Friday, December 31, 2004

Some gay-friendly court decisions

The past couple of days have seen some good court decisions that help extend equal rights to LGBT people. In an Arkansas case, a circuit court decided that a state ban on placing foster children in any household with a gay member is unconstitutional. As quoted in the Washington Post:

[Pulaski County Circuit Judge Timothy] Fox noted that the Arkansas legislature gave the child welfare board the power to "promote the health, safety and welfare of children" but that the ban does not accomplish that. Rather, he said the regulation seeks to regulate "public morality" -- something the board was not given the authority to do.

"The testimony and evidence overwhelmingly showed that there was no rational relationship between the . . . blanket exclusion [of gays] and the health, safety and welfare of the foster children," Fox wrote.


In a separate case in Montana, the state Supreme Court narrowly decided that that state universities cannot deny benefits to same-sex partners of university employees.
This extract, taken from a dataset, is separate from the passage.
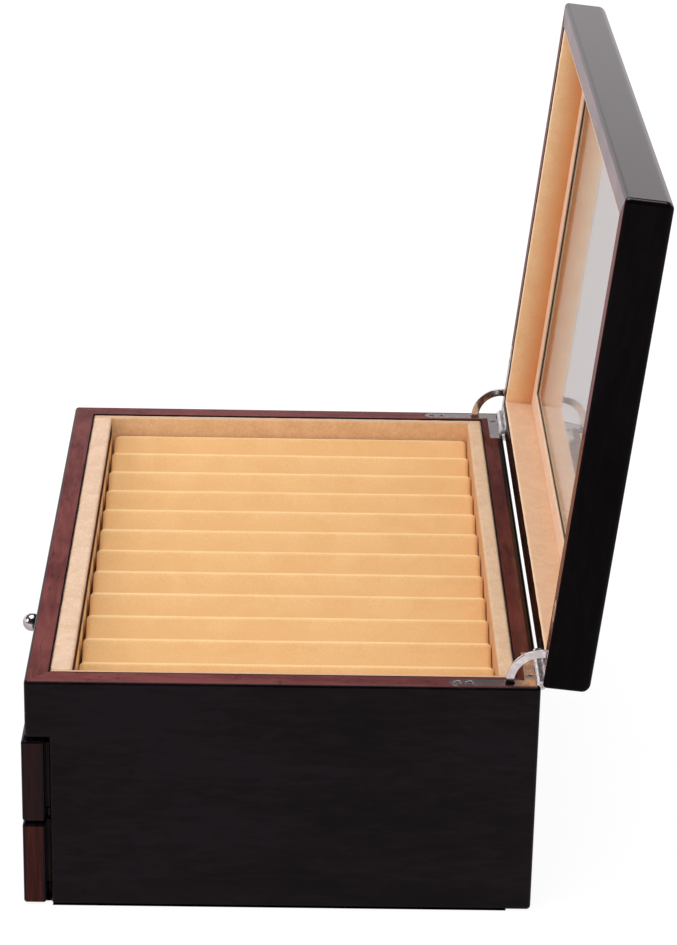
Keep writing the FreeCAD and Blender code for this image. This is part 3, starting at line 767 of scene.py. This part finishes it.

The high court said the policy violates the Montana Constitution's guarantee of equal protection because unmarried heterosexual partners could get the benefit by signing a common-law-marriage affidavit, while unmarried gay partners could not.


Two decisions that little by little help chip away at the unequal treatment LGBT people face. It doesn't totally take away the sting from Nov. 2, but it sure provides more evidence that little by little, equality will win in the long run.